→ AIM
Search the listing for the string "this" and copy every line that contains it.

→ RECORDS TO USE

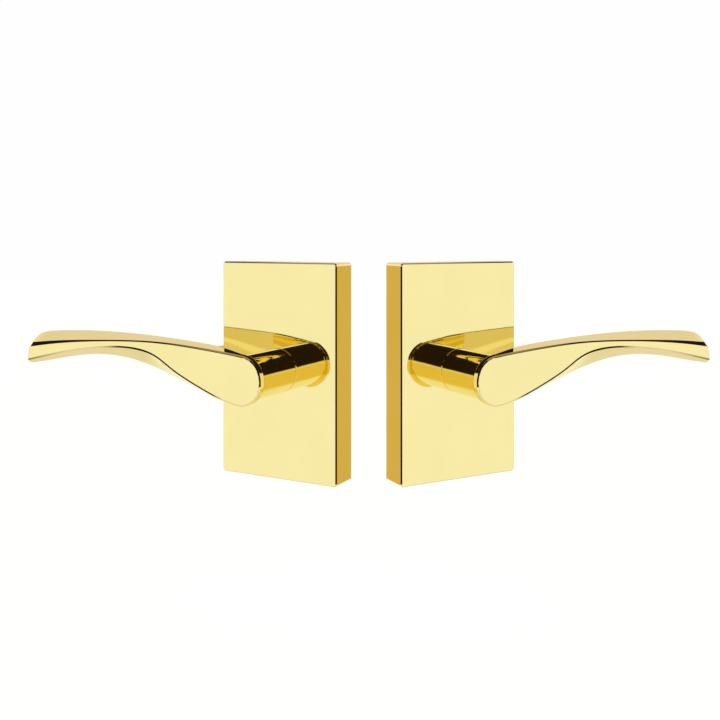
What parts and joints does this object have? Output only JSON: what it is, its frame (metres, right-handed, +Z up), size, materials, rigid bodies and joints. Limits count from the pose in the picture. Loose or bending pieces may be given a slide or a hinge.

---

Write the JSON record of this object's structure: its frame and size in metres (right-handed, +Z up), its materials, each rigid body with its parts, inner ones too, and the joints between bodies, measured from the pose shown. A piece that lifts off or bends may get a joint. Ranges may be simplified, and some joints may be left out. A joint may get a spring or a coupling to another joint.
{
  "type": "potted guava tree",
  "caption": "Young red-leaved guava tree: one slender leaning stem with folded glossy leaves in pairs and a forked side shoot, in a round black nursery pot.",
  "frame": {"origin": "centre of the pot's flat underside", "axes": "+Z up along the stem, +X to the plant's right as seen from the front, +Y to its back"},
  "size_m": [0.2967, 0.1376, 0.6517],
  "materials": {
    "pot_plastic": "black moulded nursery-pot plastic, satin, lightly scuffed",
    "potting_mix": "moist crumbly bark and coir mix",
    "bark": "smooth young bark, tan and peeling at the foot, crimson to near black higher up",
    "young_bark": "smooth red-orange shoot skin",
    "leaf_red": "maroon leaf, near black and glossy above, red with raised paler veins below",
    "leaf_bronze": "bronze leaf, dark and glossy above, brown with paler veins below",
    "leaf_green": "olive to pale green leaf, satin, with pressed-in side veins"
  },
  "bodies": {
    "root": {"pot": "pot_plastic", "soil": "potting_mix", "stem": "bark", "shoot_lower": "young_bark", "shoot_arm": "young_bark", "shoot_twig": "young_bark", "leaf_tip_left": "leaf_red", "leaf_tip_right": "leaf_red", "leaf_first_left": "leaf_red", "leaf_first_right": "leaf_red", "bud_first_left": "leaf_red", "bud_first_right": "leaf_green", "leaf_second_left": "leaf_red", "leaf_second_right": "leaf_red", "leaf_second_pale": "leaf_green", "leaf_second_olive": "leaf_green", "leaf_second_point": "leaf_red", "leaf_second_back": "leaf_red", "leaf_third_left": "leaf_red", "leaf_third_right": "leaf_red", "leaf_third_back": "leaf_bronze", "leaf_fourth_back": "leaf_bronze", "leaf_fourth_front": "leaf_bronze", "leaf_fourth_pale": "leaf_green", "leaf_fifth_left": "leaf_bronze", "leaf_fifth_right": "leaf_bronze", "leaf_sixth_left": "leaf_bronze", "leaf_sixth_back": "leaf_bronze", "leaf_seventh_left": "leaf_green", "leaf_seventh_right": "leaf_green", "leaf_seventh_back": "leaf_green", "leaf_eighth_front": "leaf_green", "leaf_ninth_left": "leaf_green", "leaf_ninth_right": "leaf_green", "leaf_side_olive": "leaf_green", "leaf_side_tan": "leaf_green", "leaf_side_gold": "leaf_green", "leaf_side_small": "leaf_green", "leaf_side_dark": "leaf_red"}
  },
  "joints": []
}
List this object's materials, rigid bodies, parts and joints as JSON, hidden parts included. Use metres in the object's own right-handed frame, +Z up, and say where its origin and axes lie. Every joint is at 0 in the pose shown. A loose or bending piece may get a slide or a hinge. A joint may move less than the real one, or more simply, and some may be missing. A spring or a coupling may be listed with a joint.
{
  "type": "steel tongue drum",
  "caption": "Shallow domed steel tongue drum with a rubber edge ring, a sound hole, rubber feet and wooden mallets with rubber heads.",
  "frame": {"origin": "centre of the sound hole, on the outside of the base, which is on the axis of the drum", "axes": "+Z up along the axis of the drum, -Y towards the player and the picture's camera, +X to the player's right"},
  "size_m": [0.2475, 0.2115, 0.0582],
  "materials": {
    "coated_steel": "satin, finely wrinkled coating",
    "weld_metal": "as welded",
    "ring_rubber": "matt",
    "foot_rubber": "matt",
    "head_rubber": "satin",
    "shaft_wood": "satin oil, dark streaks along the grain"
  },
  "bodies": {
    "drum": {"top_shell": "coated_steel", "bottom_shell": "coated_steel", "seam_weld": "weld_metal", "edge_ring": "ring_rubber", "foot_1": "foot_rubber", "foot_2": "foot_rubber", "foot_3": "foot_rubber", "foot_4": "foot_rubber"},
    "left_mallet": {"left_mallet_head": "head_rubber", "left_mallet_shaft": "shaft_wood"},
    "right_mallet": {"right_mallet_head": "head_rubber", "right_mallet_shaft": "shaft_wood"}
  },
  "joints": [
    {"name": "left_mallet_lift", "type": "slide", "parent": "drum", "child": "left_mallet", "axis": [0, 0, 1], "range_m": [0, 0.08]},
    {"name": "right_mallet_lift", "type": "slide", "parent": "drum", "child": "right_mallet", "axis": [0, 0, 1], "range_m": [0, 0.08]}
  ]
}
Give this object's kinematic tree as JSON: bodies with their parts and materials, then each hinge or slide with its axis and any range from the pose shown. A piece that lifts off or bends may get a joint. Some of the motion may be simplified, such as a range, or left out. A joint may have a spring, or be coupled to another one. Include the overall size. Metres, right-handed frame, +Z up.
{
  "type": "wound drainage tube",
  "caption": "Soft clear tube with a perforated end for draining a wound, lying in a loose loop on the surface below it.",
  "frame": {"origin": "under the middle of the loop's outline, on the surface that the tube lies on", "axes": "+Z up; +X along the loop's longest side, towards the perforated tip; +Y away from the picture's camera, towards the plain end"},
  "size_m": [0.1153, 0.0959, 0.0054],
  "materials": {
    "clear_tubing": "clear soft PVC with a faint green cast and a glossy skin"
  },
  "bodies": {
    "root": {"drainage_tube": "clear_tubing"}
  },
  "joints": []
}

→ FINISHED TASK
What parts and joints does this object have? Output only JSON: what it is, its frame (metres, right-handed, +Z up), size, materials, rigid bodies and joints. Limits count from the pose in the picture. Loose or bending pieces may be given a slide or a hinge.
Write the JSON record of this object's structure: its frame and size in metres (right-handed, +Z up), its materials, each rigid body with its parts, inner ones too, and the joints between bodies, measured from the pose shown. A piece that lifts off or bends may get a joint. Ranges may be simplified, and some joints may be left out. A joint may get a spring or a coupling to another joint.
List this object's materials, rigid bodies, parts and joints as JSON, hidden parts included. Use metres in the object's own right-handed frame, +Z up, and say where its origin and axes lie. Every joint is at 0 in the pose shown. A loose or bending piece may get a slide or a hinge. A joint may move less than the real one, or more simply, and some may be missing. A spring or a coupling may be listed with a joint.
Give this object's kinematic tree as JSON: bodies with their parts and materials, then each hinge or slide with its axis and any range from the pose shown. A piece that lifts off or bends may get a joint. Some of the motion may be simplified, such as a range, or left out. A joint may have a spring, or be coupled to another one. Include the overall size. Metres, right-handed frame, +Z up.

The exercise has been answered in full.